** start **

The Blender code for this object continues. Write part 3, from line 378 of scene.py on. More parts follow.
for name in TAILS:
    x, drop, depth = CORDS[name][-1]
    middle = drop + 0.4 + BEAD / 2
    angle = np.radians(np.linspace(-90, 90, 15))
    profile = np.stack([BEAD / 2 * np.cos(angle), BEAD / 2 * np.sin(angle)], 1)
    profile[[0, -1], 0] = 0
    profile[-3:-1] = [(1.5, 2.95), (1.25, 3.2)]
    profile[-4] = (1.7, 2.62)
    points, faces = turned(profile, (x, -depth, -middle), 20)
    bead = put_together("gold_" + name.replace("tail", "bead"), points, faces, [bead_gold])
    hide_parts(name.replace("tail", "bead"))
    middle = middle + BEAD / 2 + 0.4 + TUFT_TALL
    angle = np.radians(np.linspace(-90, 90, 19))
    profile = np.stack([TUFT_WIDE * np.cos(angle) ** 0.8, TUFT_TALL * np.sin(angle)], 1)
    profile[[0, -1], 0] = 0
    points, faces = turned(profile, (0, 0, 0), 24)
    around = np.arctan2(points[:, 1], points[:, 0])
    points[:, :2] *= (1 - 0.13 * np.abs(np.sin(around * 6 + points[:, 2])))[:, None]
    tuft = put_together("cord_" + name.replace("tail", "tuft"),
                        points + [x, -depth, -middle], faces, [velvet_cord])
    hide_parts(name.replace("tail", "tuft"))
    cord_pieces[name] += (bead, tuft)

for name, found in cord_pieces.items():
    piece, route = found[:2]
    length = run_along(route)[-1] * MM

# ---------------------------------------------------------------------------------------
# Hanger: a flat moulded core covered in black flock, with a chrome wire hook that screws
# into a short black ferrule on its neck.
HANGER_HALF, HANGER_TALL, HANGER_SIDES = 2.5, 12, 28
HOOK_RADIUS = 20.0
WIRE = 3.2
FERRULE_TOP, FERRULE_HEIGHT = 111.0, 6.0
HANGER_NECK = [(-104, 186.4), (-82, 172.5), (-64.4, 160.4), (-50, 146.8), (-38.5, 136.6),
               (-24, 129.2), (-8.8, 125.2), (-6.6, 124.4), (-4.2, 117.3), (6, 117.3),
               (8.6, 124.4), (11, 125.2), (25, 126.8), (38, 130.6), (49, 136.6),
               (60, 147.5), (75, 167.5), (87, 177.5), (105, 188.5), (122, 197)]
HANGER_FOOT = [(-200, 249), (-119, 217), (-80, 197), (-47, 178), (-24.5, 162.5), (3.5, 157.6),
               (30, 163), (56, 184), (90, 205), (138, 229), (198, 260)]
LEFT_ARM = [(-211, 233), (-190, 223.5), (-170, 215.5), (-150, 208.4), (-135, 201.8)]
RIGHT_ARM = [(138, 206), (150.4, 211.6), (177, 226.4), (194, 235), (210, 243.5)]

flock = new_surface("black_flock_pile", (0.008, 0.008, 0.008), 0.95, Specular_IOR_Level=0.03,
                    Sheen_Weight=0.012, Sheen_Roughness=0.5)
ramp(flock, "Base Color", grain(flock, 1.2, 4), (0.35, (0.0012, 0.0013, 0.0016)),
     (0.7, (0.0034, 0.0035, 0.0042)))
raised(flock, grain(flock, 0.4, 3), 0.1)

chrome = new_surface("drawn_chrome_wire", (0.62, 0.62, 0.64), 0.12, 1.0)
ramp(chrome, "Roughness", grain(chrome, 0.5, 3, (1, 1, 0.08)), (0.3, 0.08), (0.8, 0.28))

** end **

- _Exercise goal_
The data above must be returned in full, exactly as written.

- _Problem solution_
The Blender code for this object continues. Write part 3, from line 378 of scene.py on. More parts follow.
for name in TAILS:
    x, drop, depth = CORDS[name][-1]
    middle = drop + 0.4 + BEAD / 2
    angle = np.radians(np.linspace(-90, 90, 15))
    profile = np.stack([BEAD / 2 * np.cos(angle), BEAD / 2 * np.sin(angle)], 1)
    profile[[0, -1], 0] = 0
    profile[-3:-1] = [(1.5, 2.95), (1.25, 3.2)]
    profile[-4] = (1.7, 2.62)
    points, faces = turned(profile, (x, -depth, -middle), 20)
    bead = put_together("gold_" + name.replace("tail", "bead"), points, faces, [bead_gold])
    hide_parts(name.replace("tail", "bead"))
    middle = middle + BEAD / 2 + 0.4 + TUFT_TALL
    angle = np.radians(np.linspace(-90, 90, 19))
    profile = np.stack([TUFT_WIDE * np.cos(angle) ** 0.8, TUFT_TALL * np.sin(angle)], 1)
    profile[[0, -1], 0] = 0
    points, faces = turned(profile, (0, 0, 0), 24)
    around = np.arctan2(points[:, 1], points[:, 0])
    points[:, :2] *= (1 - 0.13 * np.abs(np.sin(around * 6 + points[:, 2])))[:, None]
    tuft = put_together("cord_" + name.replace("tail", "tuft"),
                        points + [x, -depth, -middle], faces, [velvet_cord])
    hide_parts(name.replace("tail", "tuft"))
    cord_pieces[name] += (bead, tuft)

for name, found in cord_pieces.items():
    piece, route = found[:2]
    length = run_along(route)[-1] * MM

# ---------------------------------------------------------------------------------------
# Hanger: a flat moulded core covered in black flock, with a chrome wire hook that screws
# into a short black ferrule on its neck.
HANGER_HALF, HANGER_TALL, HANGER_SIDES = 2.5, 12, 28
HOOK_RADIUS = 20.0
WIRE = 3.2
FERRULE_TOP, FERRULE_HEIGHT = 111.0, 6.0
HANGER_NECK = [(-104, 186.4), (-82, 172.5), (-64.4, 160.4), (-50, 146.8), (-38.5, 136.6),
               (-24, 129.2), (-8.8, 125.2), (-6.6, 124.4), (-4.2, 117.3), (6, 117.3),
               (8.6, 124.4), (11, 125.2), (25, 126.8), (38, 130.6), (49, 136.6),
               (60, 147.5), (75, 167.5), (87, 177.5), (105, 188.5), (122, 197)]
HANGER_FOOT = [(-200, 249), (-119, 217), (-80, 197), (-47, 178), (-24.5, 162.5), (3.5, 157.6),
               (30, 163), (56, 184), (90, 205), (138, 229), (198, 260)]
LEFT_ARM = [(-211, 233), (-190, 223.5), (-170, 215.5), (-150, 208.4), (-135, 201.8)]
RIGHT_ARM = [(138, 206), (150.4, 211.6), (177, 226.4), (194, 235), (210, 243.5)]

flock = new_surface("black_flock_pile", (0.008, 0.008, 0.008), 0.95, Specular_IOR_Level=0.03,
                    Sheen_Weight=0.012, Sheen_Roughness=0.5)
ramp(flock, "Base Color", grain(flock, 1.2, 4), (0.35, (0.0012, 0.0013, 0.0016)),
     (0.7, (0.0034, 0.0035, 0.0042)))
raised(flock, grain(flock, 0.4, 3), 0.1)

chrome = new_surface("drawn_chrome_wire", (0.62, 0.62, 0.64), 0.12, 1.0)
ramp(chrome, "Roughness", grain(chrome, 0.5, 3, (1, 1, 0.08)), (0.3, 0.08), (0.8, 0.28))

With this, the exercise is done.